### [WHAT YOU WILL DO]
Pick out the lines in the listing below that contain the word "with" and copy them.

************

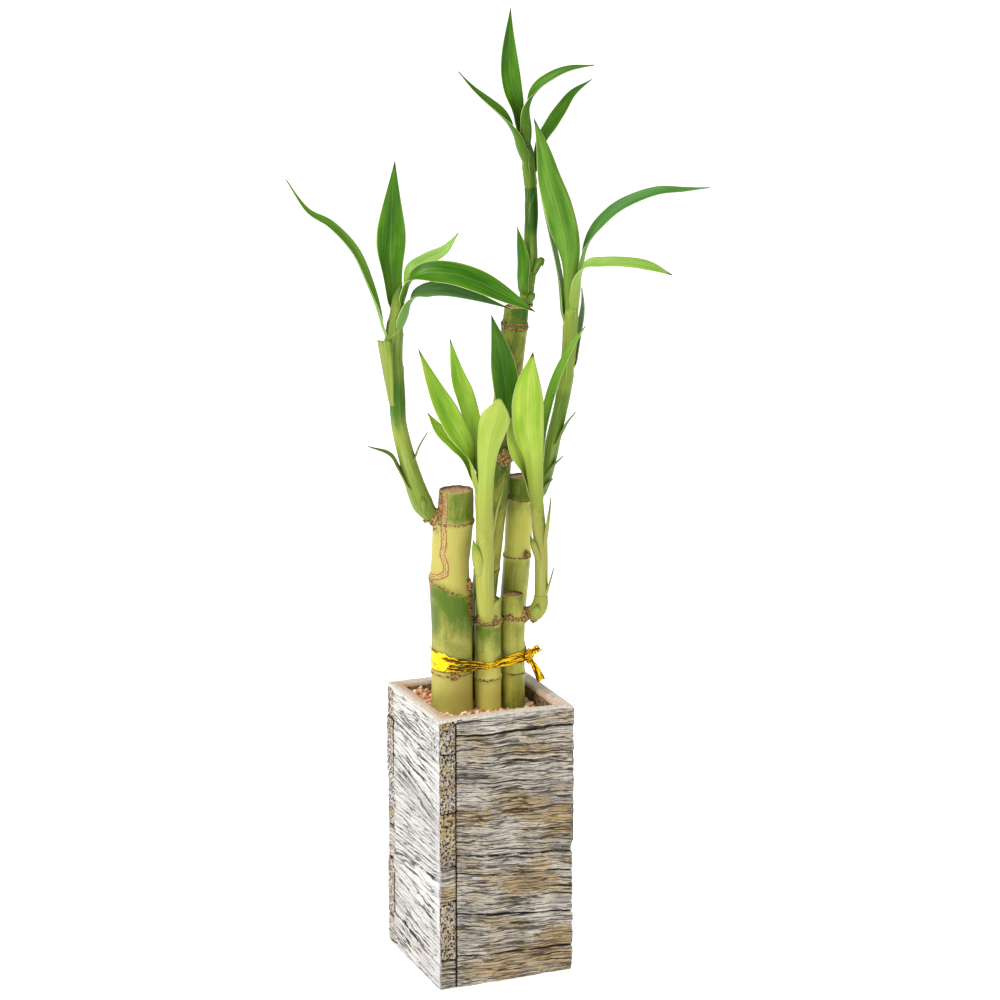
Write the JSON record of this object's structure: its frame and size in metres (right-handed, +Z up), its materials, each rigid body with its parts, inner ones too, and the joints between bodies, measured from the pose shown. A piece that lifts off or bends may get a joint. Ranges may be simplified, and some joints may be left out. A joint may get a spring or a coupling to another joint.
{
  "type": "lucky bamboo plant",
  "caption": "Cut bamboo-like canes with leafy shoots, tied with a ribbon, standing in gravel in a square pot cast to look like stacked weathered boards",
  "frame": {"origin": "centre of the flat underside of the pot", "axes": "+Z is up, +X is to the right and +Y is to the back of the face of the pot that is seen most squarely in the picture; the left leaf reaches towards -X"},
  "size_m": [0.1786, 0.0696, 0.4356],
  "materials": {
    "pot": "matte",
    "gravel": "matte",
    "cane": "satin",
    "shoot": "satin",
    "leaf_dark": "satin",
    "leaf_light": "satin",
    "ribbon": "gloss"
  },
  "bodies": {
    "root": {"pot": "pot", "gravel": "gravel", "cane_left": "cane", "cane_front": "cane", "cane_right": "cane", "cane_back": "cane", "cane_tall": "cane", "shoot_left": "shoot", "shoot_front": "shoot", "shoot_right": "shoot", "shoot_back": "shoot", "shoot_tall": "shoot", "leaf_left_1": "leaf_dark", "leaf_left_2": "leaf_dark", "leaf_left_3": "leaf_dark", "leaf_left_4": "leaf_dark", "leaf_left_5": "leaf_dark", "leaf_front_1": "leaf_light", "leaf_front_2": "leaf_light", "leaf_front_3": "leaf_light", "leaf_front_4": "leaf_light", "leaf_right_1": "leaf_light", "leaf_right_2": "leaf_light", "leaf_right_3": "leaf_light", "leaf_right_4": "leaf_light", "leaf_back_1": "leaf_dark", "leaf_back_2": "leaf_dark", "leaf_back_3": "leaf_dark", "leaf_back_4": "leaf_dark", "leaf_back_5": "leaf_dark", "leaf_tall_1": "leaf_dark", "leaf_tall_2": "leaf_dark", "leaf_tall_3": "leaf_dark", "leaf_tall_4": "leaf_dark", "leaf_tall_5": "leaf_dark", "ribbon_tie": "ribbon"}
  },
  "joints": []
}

************

### [REPLY]
Write the JSON record of this object's structure: its frame and size in metres (right-handed, +Z up), its materials, each rigid body with its parts, inner ones too, and the joints between bodies, measured from the pose shown. A piece that lifts off or bends may get a joint. Ranges may be simplified, and some joints may be left out. A joint may get a spring or a coupling to another joint.
  "caption": "Cut bamboo-like canes with leafy shoots, tied with a ribbon, standing in gravel in a square pot cast to look like stacked weathered boards",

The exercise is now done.